What if Yankee DJ LeMahieu didn't go on the injured list right before the playoffs? What if Cole brought his A game? What if the Yankees' bats didn't go subzero cold? What if Nevin didn't pull one of the biggest blunders in the history of third-base coaches? [JoS Note: What if I had not made the mistake of becoming a Yankee fan in the first place?] . . .
Depression
The Alex Verdugo two-RBI single in the seventh inning that pushed the score to 6-1 was the moment depression sunk in for many Yankees fans.

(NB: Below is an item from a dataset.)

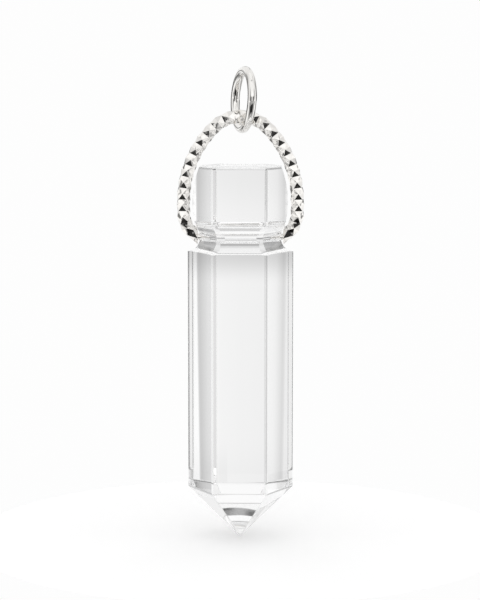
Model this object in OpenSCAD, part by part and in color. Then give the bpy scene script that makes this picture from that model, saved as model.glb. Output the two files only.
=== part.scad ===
// A clear crystal point, hexagonal and cut to a six-sided tip, with a groove round its
// neck. Two pegs on the ends of a diamond-cut wire bail sit in the neck, and the bail
// hangs on a round wire jump ring. X is to the right, Y away from the viewer, Z up, and
// the origin is the inside top of the jump ring, where a chain passes.

/* [Stone] */
// Length of the stone from its flat top to its tip
stone_l = 41.4; // [30:0.1:60]
// Width of the stone over its two side corners
stone_w = 11.75; // [10.6:0.05:13]
// Distance from the side corners forward to the front face
stone_front = 4.95; // [4.4:0.05:5.6]
// Distance from the side corners back to the back face
stone_back = 4.3; // [3.8:0.05:5.4]
// Width of the front face
front_face_w = 6; // [4.8:0.1:6.8]
// Width of the back face
back_face_w = 5.1; // [4.2:0.1:6]
// Height of the pointed tip
tip_h = 5.75; // [4:0.05:8]
// Height of the blunt end ground on the very tip
tip_blunt = 0.15; // [0.05:0.05:0.5]
// Width of the narrow bevel along the stone's edges
edge_bevel = 0.2; // [0.1:0.02:0.35]

/* [Neck] */
// Distance from the stone's top down to the middle of the groove
groove_drop = 7.8; // [6.5:0.1:10]
// Height of the groove
groove_h = 3.05; // [2.7:0.05:3.6]
// Depth of the groove below each face
groove_depth = 1.1; // [0.9:0.05:1.3]
// How far the corners of the neck are cut back
neck_corner_cut = 0.15; // [0.05:0.05:0.3]

/* [Bail] */
// Thickness of the bail's wire over its facet corners
wire_d = 1.5; // [1.2:0.02:1.6]
// Width of the bail between the centres of its wire
bail_w = 12.5; // [12:0.1:14]
// Height of the bail from the pegs to the centre of its wire at the crown
bail_h = 13.2; // [12.4:0.1:17]
// Radius of the crown, to the centre of the wire
crown_r = 4.1; // [3:0.1:5]
// Angle that the crown's arc covers on each side of the middle
crown_angle = 45; // [35:1:55]
// Height above the pegs at which the wire starts to bend inward
bend_start = 2.68; // [2.6:0.02:3]
// Radius of the inward bend, to the centre of the wire
bend_r = 3.05; // [2.7:0.05:3.4]
// Number of facet corners round the wire
facet_sides = 5; // [4:1:8]
// Distance between two rows of facet corners along the wire
facet_pitch = 0.63; // [0.5:0.01:1]
// Turn of the facet corners round the wire, from its inner side toward the viewer
facet_turn = 28; // [0:1:36]

/* [Pegs] */
// Diameter of the pegs
peg_d = 0.7; // [0.5:0.05:0.9]
// Length of each peg inside the stone
peg_in = 2; // [1:0.1:2.6]
// Radial clearance of a peg in its hole
peg_clear = 0.05; // [0.03:0.01:0.1]
// Clearance between the bail and the stone
bail_clear = 0.3; // [0.26:0.01:0.35]

/* [Jump ring] */
// Outer diameter of the jump ring
ring_d = 7.3; // [6.6:0.1:9]
// Diameter of the jump ring's wire
ring_wire_d = 1; // [0.7:0.05:1.2]
// Turn of the ring from facing the viewer
ring_turn = 72; // [45:1:90]
// Lean of the ring's top to the right
ring_lean = 3.5; // [0:0.5:8]
// Distance of the ring's bottom to the right of the crown's middle
ring_aside = 0.15; // [0:0.05:0.3]
// Clearance between the ring and the bail
ring_clear = 0.07; // [0.05:0.01:0.25]
// Width of the seam where the ring's ends meet
seam_w = 0.06; // [0.03:0.01:0.1]
// Angle from the ring's top to its seam
seam_angle = 20; // [12:1:60]

/* [Hidden] */

// Colours of the clear stone and of the polished silver
clear_stone = [0.9, 0.93, 0.95];
silver = [0.78, 0.77, 0.75];

// The ring hangs from the origin by its inside top
ring_mean_r = (ring_d - ring_wire_d) / 2;
ring_inner_r = ring_mean_r - ring_wire_d / 2;
ring_down = [-sin(ring_lean), 0, -cos(ring_lean)];
ring_centre = ring_inner_r * ring_down;
ring_bottom = ring_centre + ring_mean_r * ring_down;

// The bail rests on the ring's bottom wire, and its pegs carry the stone
hang_x = ring_bottom[0] - ring_aside;
crown_z = ring_bottom[2] + (ring_wire_d + wire_d) / 2 + ring_clear;
peg_z = crown_z - bail_h;

// Centre line of the bail, right half: crown arc, side arc, straight leg, inward bend
half_w = bail_w / 2;
side_r = (half_w - crown_r * sin(crown_angle)) / (1 - sin(crown_angle));
side_z = bail_h - crown_r * (1 - cos(crown_angle)) - side_r * cos(crown_angle);
crown_len = crown_r * crown_angle * PI / 180;
side_len = side_r * (90 - crown_angle) * PI / 180;
leg_len = side_z - bend_start;

// Radius of the groove's round section
groove_r = (groove_h * groove_h / 4 + groove_depth * groove_depth) / (2 * groove_depth);

// Heights on the stone, from the pegs
top_z = groove_drop;
tip_z = top_z - stone_l;
shoulder_z = tip_z + tip_h;

// Outline of the stone seen from above, anticlockwise from the front left corner
outline = [
    [-front_face_w / 2, -stone_front], [front_face_w / 2, -stone_front], [stone_w / 2, 0],
    [back_face_w / 2, stone_back], [-back_face_w / 2, stone_back], [-stone_w / 2, 0]];
sides = len(outline);

function corner(i) = outline[i % sides];
function unit(v) = v / norm(v);
// Outward direction of a face, and its distance from the axis
function face_dir(i) = let (e = corner(i + 1) - corner(i)) unit([e[1], -e[0]]);
function face_dist(i) = corner(i) * face_dir(i);
// Upright and sloping faces as outward normals with their distance from the peg axis
function side_normal(i) = [face_dir(i)[0], face_dir(i)[1], 0];
function tip_normal(i) = unit([face_dir(i)[0], face_dir(i)[1], -face_dist(i) / tip_h]);
function tip_dist(i) = tip_normal(i)[2] * tip_z;

// Outward direction of the corner after a face, and how far out the neck reaches there
function corner_dir(i) = unit(face_dir(i) + face_dir(i + 1));
function neck_corner(i) =
    corner(i + 1) * corner_dir(i) - groove_depth / (face_dir(i) * corner_dir(i)) - neck_corner_cut;
// Side of the neck on the peg axis, and the end of the bail's wire a clearance outside it
neck_x = neck_corner(1) / corner_dir(1)[0];
end_x = neck_x + bail_clear;
bend_angle = acos((end_x - half_w + bend_r) / bend_r);
bend_len = bend_r * bend_angle * PI / 180;
half_len = crown_len + side_len + leg_len + bend_len;
// The last row of facets before each end is a little longer, to make room for the cut
last_row = 1.4;
rows = floor(half_len / facet_pitch - last_row);
row_len = half_len / (rows + last_row);

// Reach of the cutting blocks past the stone, and overlap of joined shapes
reach = 2 * stone_l;
overlap = 0.5;
$fn = 96;

// Everything on the stone's side of the plane at the given distance along the normal
module within(normal, distance) {
    rotate([0, acos(normal[2]), atan2(normal[1], normal[0])])
        translate([-reach / 2, -reach / 2, distance - reach])
            cube([reach, reach, reach]);
}

// Leaves a narrow bevel along the edge between two faces
module bevel(normal_a, dist_a, normal_b, dist_b, width) {
    half = acos(normal_a * normal_b) / 2;
    edge_dist = (dist_a + dist_b) / 2 / cos(half);
    within(unit(normal_a + normal_b), edge_dist - width / 2 * tan(half));
}

// The prism with its six-sided tip and narrow bevels along the edges
module cut_stone() {
    up = [0, 0, 1];
    intersection() {
        translate([0, 0, tip_z + tip_blunt])
            linear_extrude(stone_l - tip_blunt) polygon(outline);
        intersection_for(i = [0:sides - 1])
            within(tip_normal(i), tip_dist(i));
        intersection_for(i = [0:sides - 1])
            bevel(side_normal(i), face_dist(i), side_normal(i + 1), face_dist(i + 1), edge_bevel);
        intersection_for(i = [0:sides - 1])
            bevel(side_normal(i), face_dist(i), tip_normal(i), tip_dist(i), edge_bevel);
        intersection_for(i = [0:sides - 1])
            bevel(side_normal(i), face_dist(i), up, top_z, edge_bevel);
        intersection_for(i = [0:sides - 1])
            bevel(tip_normal(i), tip_dist(i), tip_normal(i + 1), tip_dist(i + 1), edge_bevel / 2);
    }
}

// Section of the groove: an arc from edge to edge of a face, open outward from its floor
module groove_section() {
    translate([groove_r, -groove_r]) square([stone_w, 2 * groove_r]);
    translate([groove_r, 0]) circle(groove_r);
}

// One straight flute of the groove, with its floor at the given distance from the axis
module flute(direction, floor_dist) {
    rotate([90, 0, atan2(direction[1], direction[0])])
        translate([floor_dist, 0, -stone_w])
            linear_extrude(2 * stone_w) groove_section();
}

// The stone with its first flutes cut, one across each face and then one at each corner
module fluted_stone(count) {
    i = count - 1;
    if (count == 0) cut_stone();
    else difference() {
        fluted_stone(i);
        if (i < sides) flute(face_dir(i), face_dist(i) - groove_depth);
        else flute(corner_dir(i), neck_corner(i));
    }
}

// The head's side corners are ground back to follow the inside of the bail
module head_room(side) {
    r = side_r - wire_d / 2 - bail_clear;
    difference() {
        translate([-stone_w, -stone_w, 0]) cube([2 * stone_w, 2 * stone_w, reach]);
        translate([side * (half_w - side_r), stone_w, side_z])
            rotate([90, 0, 0]) cylinder(r = r, h = 2 * stone_w, $fn = 192);
    }
}

module crystal_point() {
    color(clear_stone)
        translate([hang_x, 0, peg_z])
            difference() {
                fluted_stone(2 * sides);
                for (side = [-1, 1]) head_room(side);
                for (side = [-1, 1]) peg_hole(side);
            }
}

// Blind hole for a peg, a little deeper than the peg
module peg_hole(side) {
    bottom_x = neck_x - peg_in - 2 * peg_clear;
    rotate([0, side * 90, 0])
        translate([0, 0, bottom_x]) cylinder(d = peg_d + 2 * peg_clear, h = stone_w);
}

// Place of the wire's centre, and the angle of its outer side from straight up, at a
// length measured from the crown's middle down the right half
function on_crown(s) = let (a = s / crown_r * 180 / PI)
    [crown_r * sin(a), bail_h - crown_r * (1 - cos(a)), a];
function on_side(s) = let (a = crown_angle + s / side_r * 180 / PI)
    [half_w - side_r * (1 - sin(a)), side_z + side_r * cos(a), a];
function on_leg(s) = [half_w, side_z - s, 90];
function on_bend(s) = let (a = s / bend_r * 180 / PI)
    [half_w - bend_r * (1 - cos(a)), bend_start - bend_r * sin(a), 90 + a];
function wire_at(s) =
    s <= crown_len ? on_crown(s)
    : s <= crown_len + side_len ? on_side(s - crown_len)
    : s <= crown_len + side_len + leg_len ? on_leg(s - crown_len - side_len)
    : on_bend(s - crown_len - side_len - leg_len);

// Corner k of a section, counted toward the viewer from near the inner side of the bend, with
// the wire's centre and outward angle given
function section_corner(w, k, turn) = let (a = 180 + facet_turn + 360 * (k + turn) / facet_sides, r = wire_d / 2)
    [w[0] + r * cos(a) * sin(w[2]), r * sin(a), w[1] + r * cos(a) * cos(w[2])];
// The end section is slid along the wire into the upright plane of the cut
function end_corner(w, k, turn) = let (p = section_corner(w, k, turn), slide = (end_x - p[0]) / cos(w[2]))
    [end_x, p[1], p[2] - slide * sin(w[2])];
function row_corners(i) = let (n = abs(i), turn = n % 2 / 2, side = i < 0 ? -1 : 1)
    [for (k = [0:facet_sides - 1])
        let (p = n > rows ? end_corner(wire_at(half_len), k, turn)
                          : section_corner(wire_at(n * row_len), k, turn))
        [side * p[0], p[1], p[2]]];

// Facets between neighbouring rows, whose corners are turned half a step, and the ends
function row_faces(i) = let (n = facet_sides, a = i * n, b = a + n, ahead = (i - rows - 1) % 2 == 0 ? 0 : 1)
    [for (k = [0:n - 1]) let (k1 = (k + 1) % n) each
        ahead == 0 ? [[a + k, a + k1, b + k], [b + k, a + k1, b + k1]]
                   : [[a + k, b + k1, b + k], [a + k, a + k1, b + k1]]];

module wire_arch() {
    rings = [for (i = [-rows - 1:rows + 1]) each row_corners(i)];
    last = 2 * (rows + 1);
    faces = [
        [for (k = [facet_sides - 1:-1:0]) k],
        for (i = [0:last - 1]) each row_faces(i),
        [for (k = [0:facet_sides - 1]) last * facet_sides + k]];
    polyhedron(rings, faces);
}

module peg(side) {
    rotate([0, side * 90, 0])
        translate([0, 0, neck_x - peg_in])
            cylinder(d = peg_d, h = peg_in + bail_clear + overlap);
}

module bail() {
    color(silver)
        translate([hang_x, 0, peg_z]) {
            wire_arch();
            for (side = [-1, 1]) peg(side);
        }
}

module jump_ring() {
    color(silver)
        translate(ring_centre)
            rotate([0, ring_lean, 0]) rotate([90, 0, -ring_turn])
                difference() {
                    rotate_extrude() translate([ring_mean_r, 0]) circle(d = ring_wire_d);
                    rotate([0, 0, 90 + seam_angle])
                        translate([0, -seam_w / 2, -ring_wire_d])
                            cube([ring_d, seam_w, 2 * ring_wire_d]);
                }
}

crystal_point();
bail();
jump_ring();
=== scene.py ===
"""A clear crystal point in a diamond-cut silver bail, on a white studio floor.

Lengths are in millimetres until they reach a mesh, and follow the names in part.scad.
"""

import math

import bmesh
import bpy
from mathutils import Matrix, Vector


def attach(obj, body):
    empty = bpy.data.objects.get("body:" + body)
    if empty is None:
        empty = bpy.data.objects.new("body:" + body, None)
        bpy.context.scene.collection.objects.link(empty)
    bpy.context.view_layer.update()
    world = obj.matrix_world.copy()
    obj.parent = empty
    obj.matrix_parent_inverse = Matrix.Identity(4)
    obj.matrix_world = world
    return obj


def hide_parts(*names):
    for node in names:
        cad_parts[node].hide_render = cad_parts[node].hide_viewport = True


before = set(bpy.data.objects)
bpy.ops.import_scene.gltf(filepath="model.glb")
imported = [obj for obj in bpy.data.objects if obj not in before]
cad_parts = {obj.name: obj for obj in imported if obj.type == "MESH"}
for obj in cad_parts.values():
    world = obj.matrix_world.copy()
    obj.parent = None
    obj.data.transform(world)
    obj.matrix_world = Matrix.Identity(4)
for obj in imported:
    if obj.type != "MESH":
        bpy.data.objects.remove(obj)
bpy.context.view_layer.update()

MM = 0.001
scene = bpy.context.scene

# Stone
STONE_L, STONE_W = 41.4, 11.75
STONE_FRONT, STONE_BACK = 4.95, 4.3
FRONT_FACE_W, BACK_FACE_W = 6.0, 5.1
TIP_H, TIP_BLUNT = 5.75, 0.15
EDGE_BEVEL, BACK_BEVEL = 0.2, 0.08
# Neck
GROOVE_DROP, GROOVE_H, GROOVE_DEPTH, NECK_CORNER_CUT = 7.8, 3.05, 1.1, 0.15
# Bail
WIRE_D, BAIL_W, BAIL_H = 1.5, 12.5, 13.2
CROWN_R, CROWN_ANGLE = 4.1, math.radians(45)
PEG_D, PEG_IN, PEG_CLEAR, BAIL_CLEAR = 0.7, 2.0, 0.05, 0.3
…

"[I]t can go in a number of ways but almost always involves isolation," said Miller. "It's a lonely feeling. . . .Yankees fans start to realize their friends and rivals from Boston will be all over them and that connects to the depression." . . .
Acceptance
. . . Most fans are still sunk into a depression the day after such a detrimental loss, one which Red Sox fans will hang over the Yankees' heads for all of eternity. . . .
Miller said that acceptance is not always a positive process, and, actually, it can be quite brutal — like coming to terms with the probability of either the Red Sox, Tampa Bay Rays or Houston Astros winning it all this year . . .
"[F]ans who suffer depressive episodes at the hands of the Yankees will be able to take a healthy step back before April. "There will be another season — that's the lynchpin acceptance of sports depression."
Another season . . . when you will begin the process that will end with another horrible depression after another disappointing Yankees season!